GOAL OF THE EXERCISE =>
Repeat only the lines running from the beginning of the material through the line that contains "# top of the".

## START

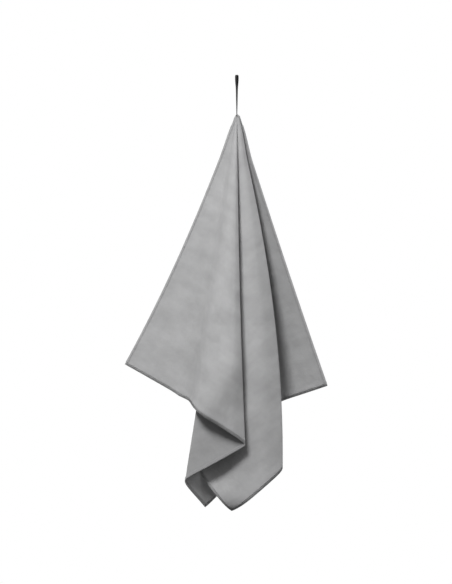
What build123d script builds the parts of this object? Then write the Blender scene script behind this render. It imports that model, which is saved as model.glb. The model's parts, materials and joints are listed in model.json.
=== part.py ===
from build123d import *
from math import atan2, cos, degrees, hypot, radians, sin, tan
import os

os.makedirs("parts", exist_ok=True)

# A quick dry towel: a thin rectangle of cloth with turned, sewn edges, hung by a ribbon loop that is
# sewn to the middle of one long edge. X is to the right, Y away from the front, Z up. The origin is the
# top of the loop's eye, where it rests on a hook. All sizes are in millimetres, angles in degrees.

# --- driving dimensions ---
towel_width = 1400.0      # the long edges
towel_height = 700.0      # the short edges
cloth_thickness = 0.6
hem_width = 6.0           # the turned edge
seam_inset = 4.6          # the line of stitches, from the cloth's edge
thread_width = 0.5
thread_height = 0.2       # how far the thread stands proud
ribbon_width = 5.5
ribbon_thickness = 1.1
loop_length = 93.0        # from the hook to the seam
eye_height = 30.0         # the open part of the loop, outside
eye_width = 8.4           # outside
neck_drop = 16.0          # the stretch over which its two sides come together
neck_gap = 0.4            # between them where they meet
tail_length = 16.0        # ribbon caught inside the gathered edge
bend_above = 0.6          # free ribbon above the line it bends on
bend_below = 2.2          # and below it
tack_height = 2.0         # the bar of close stitches through the ribbon and the gathered edge
tack_width = 4.5
tack_drop = 8.0           # below the bend
tack_proud = 0.3
strip_gap = 0.3           # between the stretches of a turned edge at a fold
gather_length = 45.0      # down to here the layers are pinched into one bundle
gather_start = 3.2        # the bundle's top, below the bend
gather_top_side = 2.0     # its half sizes there
gather_top_depth = 3.6
gather_side_spread = 17.0
gather_depth_spread = 13.0
gather_side_offset = -2.0
gather_depth_offset = 4.0

# The cloth hangs from one point, so its folds are straight lines through that point. Each fold is named,
# with its angle from straight down seen from the front, to the right, and its angle away from the front.
# The angles between neighbours add up to 180, because the seam is in the middle of a straight edge.
FOLDS = [
    ("left_edge", -23.7, 6.0),
    ("left_curl", -12.0, 1.5),
    ("step_back", -9.3, 0.0),
    ("step_middle", -8.1, -4.6),
    ("step_front", -6.15, -7.9),
    ("front_fold", 1.3, -6.6),
    ("under_fold", -7.9, -4.2),
    ("left_corner", -4.55, -1.8),
    ("inner_right", 5.5, 5.2),
    ("back_pleat", 7.0, 24.65),
    ("side_pleat", 12.0, 8.0),
    ("inner_left", -7.2, -4.0),
    ("inner_front", 0.5, -5.6),
    ("tube_left", -6.0, -3.75),
    ("right_corner", -1.15, -4.0),
    ("tube_middle", 3.0, -4.6),
    ("tube_right", 7.2, -2.0),
    ("flap_inside", -3.5, -2.9),
    ("flap_root", 8.8, 2.5),
    ("right_edge", 18.2, -2.0),
]

half_width = towel_width / 2
reach_limit = hypot(half_width, towel_height) * 1.2     # past every corner of the cloth
seam_z = -loop_length
seam = Vector(0, 0, seam_z)
hem_depth = 2 * cloth_thickness        # two turned layers behind the edge


def direction(side_angle, back_angle):
    a = radians(side_angle)
    b = radians(back_angle)
    return Vector(sin(a) * cos(b), sin(b), -cos(a) * cos(b))


directions = [direction(side, back) for _, side, back in FOLDS]
panel_angles = [u.get_angle(v) for u, v in zip(directions, directions[1:])]
panel_starts = [sum(panel_angles[:i]) for i in range(len(panel_angles))]
print("panels:", len(panel_angles), "angles add up to", round(sum(panel_angles), 2))


def panel_plane(i):
    """The plane of one panel: local X runs down its first fold, local Y towards its second."""
    return Plane(origin=seam, x_dir=directions[i], z_dir=directions[i].cross(directions[i + 1]))


def fold_opening(i):
    """How far the two panels at fold i stand apart, and whether the hem side is inside the fold."""
    if i == 0 or i == len(directions) - 1:
        return 180.0, False
    d = directions[i]
    before = directions[i - 1] - d * d.dot(directions[i - 1])
    after = directions[i + 1] - d * d.dot(directions[i + 1])
    hem_inside = d.dot(before.cross(after)) > 0
    return before.get_angle(after), hem_inside


def trim_angle(i, height, hem_side):
    """The angle by which a strip on the cloth stops short of fold i, more where it is inside the fold."""
    opening, hem_inside = fold_opening(i)
    room = strip_gap
    if hem_inside == hem_side:
        room += (cloth_thickness / 2 + height) / tan(radians(opening / 2))
    return degrees(room / towel_height)


def fan(i, start_radius, trim_first=0.0, trim_last=0.0):
    """The corners of the slice of panel i between its two folds, in the panel's plane."""
    first = radians(trim_first)
    last = radians(panel_angles[i] - trim_last)
    return [
        (start_radius * cos(first), start_radius * sin(first)),
        (reach_limit * cos(first), reach_limit * sin(first)),
        (reach_limit * cos(last), reach_limit * sin(last)),
        (start_radius * cos(last), start_radius * sin(last)),
    ]


def on_panel(i, across, down):
    """A place on the flat towel, across from the seam and down, in the plane of panel i."""
    turn = radians(panel_starts[i])
    return (across * cos(turn) + down * sin(turn), down * cos(turn) - across * sin(turn))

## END

RESULT OF THIS EXERCISE =>
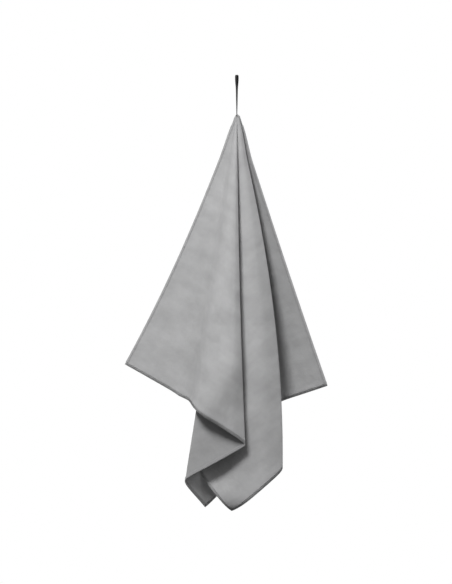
What build123d script builds the parts of this object? Then write the Blender scene script behind this render. It imports that model, which is saved as model.glb. The model's parts, materials and joints are listed in model.json.
=== part.py ===
from build123d import *
from math import atan2, cos, degrees, hypot, radians, sin, tan
import os

os.makedirs("parts", exist_ok=True)

# A quick dry towel: a thin rectangle of cloth with turned, sewn edges, hung by a ribbon loop that is
# sewn to the middle of one long edge. X is to the right, Y away from the front, Z up. The origin is the
# top of the loop's eye, where it rests on a hook. All sizes are in millimetres, angles in degrees.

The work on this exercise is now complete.